After receiving early praises from DuVernay on Twitter, Youmans' work caught the attention of Academy Award-winning director Barry Jenkins. After Jenkins started following Youmans on Twitter, the 19-year-old sent him a direct message thanking him for his work and expressing his desire to meet him one day. To his surprise, Jenkins not only responded to his message but he also sent his number for Youmans to text. Though the two have yet to meet in-person, Youmans says he hopes to meet the director soon.
As "Burning Cane" continues to gain attention, Youmans, who enrolled in New York University film school right after high school, says he's taking time off from college to focus on the film's success.

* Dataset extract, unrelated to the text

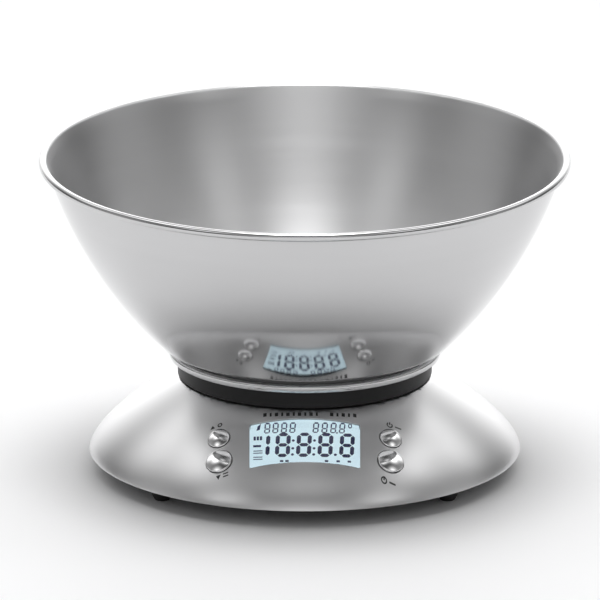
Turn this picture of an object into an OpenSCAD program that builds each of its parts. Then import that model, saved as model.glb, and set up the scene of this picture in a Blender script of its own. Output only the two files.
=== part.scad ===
// Electronic kitchen scale: a round steel dome on four feet, a black weighing
// platform on a load cell, and a lift-off mixing bowl.
// Millimetres, +Z up. The origin is on the table under the middle of the scale,
// and the display faces -Y.

/* [Dome] */
// Outer radius of the steel dome at its lower edge
dome_r = 90.2; // [90:0.1:92]
// Height of the dome's lower edge above the table
dome_foot_z = 7.2; // [7:0.1:8]
// Height of the dome's curve, as if it ran on to the middle
dome_rise = 60; // [59:0.5:61]
// How sharply the dome rounds over at its edge
dome_power = 0.696; // [0.68:0.004:0.7]
// Thickness of the dome's steel
dome_t = 0.8; // [0.6:0.1:0.8]
// Radius of the dome's flat top, under the platform
dome_flat_r = 52.9; // [52.5:0.1:53]
// Radius of the hole that the platform's hub passes through
dome_hole_r = 24; // [23:0.5:26]

/* [Platform] */
// Outer radius of the black platform
platform_r = 53.2; // [53:0.1:54]
// Height of the top face, which the bowl stands on
platform_top_z = 47.95; // [47.9:0.01:48]
// Height of the skirt's lower edge
platform_skirt_z = 40.5; // [40.4:0.1:41]

/* [Bowl] */
// Outer radius of the rolled rim
bowl_r = 111; // [110:0.5:112]
// Height of the middle of the rolled rim
bowl_rim_z = 132; // [131:0.5:134]
// Radius of the rolled rim's roll
rim_roll_r = 1.7; // [1.5:0.1:1.8]
// Thickness of the bowl's steel
bowl_t = 0.8; // [0.7:0.1:0.9]
// How far the wall bulges out from a straight cone
bowl_bulge = 5.5; // [4.5:0.5:6.5]
// Outer radius of the wall where it meets the foot
bowl_heel_r = 61.2; // [61:0.1:62]

/* [Display] */
// Width of the display window
window_w = 46; // [44:0.5:46]
// Distance from the middle to the window's upper edge, seen from above
window_near = 56.5; // [56:0.1:57]
// Distance from the middle to the window's lower edge, seen from above
window_far = 75.5; // [75:0.1:76]
// Depth of the liquid crystal glass below the window
glass_depth = 4.6; // [4.6:0.1:5]

/* [Buttons] */
// Radius of the two upper buttons
button_upper_r = 4.7; // [4.4:0.1:4.8]
// Radius of the two lower buttons
button_lower_r = 5.6; // [5.2:0.1:5.6]
// How far a button stands out of the dome
button_proud = 1.7; // [1.2:0.1:2]

/* [Feet] */
// Radius of a rubber foot
foot_r = 4.3; // [4:0.1:5]
// Sideways distance of a foot from the middle
foot_x = 59.5; // [58:0.5:60]
// Distance of a foot from the middle, front to back
foot_y = 50; // [49:0.5:51]

/* [Hidden] */
$fn = 96;

eps = 0.01;
steel = [0.78, 0.78, 0.79];
chrome = [0.88, 0.88, 0.9];
black = [0.06, 0.06, 0.065];
grey = [0.32, 0.33, 0.35];
white = [0.93, 0.94, 0.95];
copper_board = [0.1, 0.36, 0.2];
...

"I definitely see the value in school and in college," he says. "In the case of 'Burning Cane' and what it means for my wider career, I feel like I've been so fortunate that it has resonated with people and that there seems to be a sort of career trajectory looming if I keep working as hard as I can and keep on the same pace. So, I don't really ever want to slow down."
With a clear vision and desire to make films for years to come, Youmans is already working on his next narrative feature that will focus on the New Orleans 1970 chapter of The Black Panther Party. "I got to know the Panthers early on in high school, and they're still friends of mine today," he says. "I'm really excited to give a humanizing full scope picture of the New Orleans chapter and their time there, especially because a lot of people don't know that New Orleans had a chapter."
When reflecting back on his career and all of the success he's seen already, Youmans says there is one piece of advice that has been most useful to him.
"I think the best career advice I ever got was probably from my [aunt]," he says. "She told me the seven P's: Proper prior preparation prevents piss poor performance. And I think that's just been so true and helpful in reminding myself of that sort of sentiment."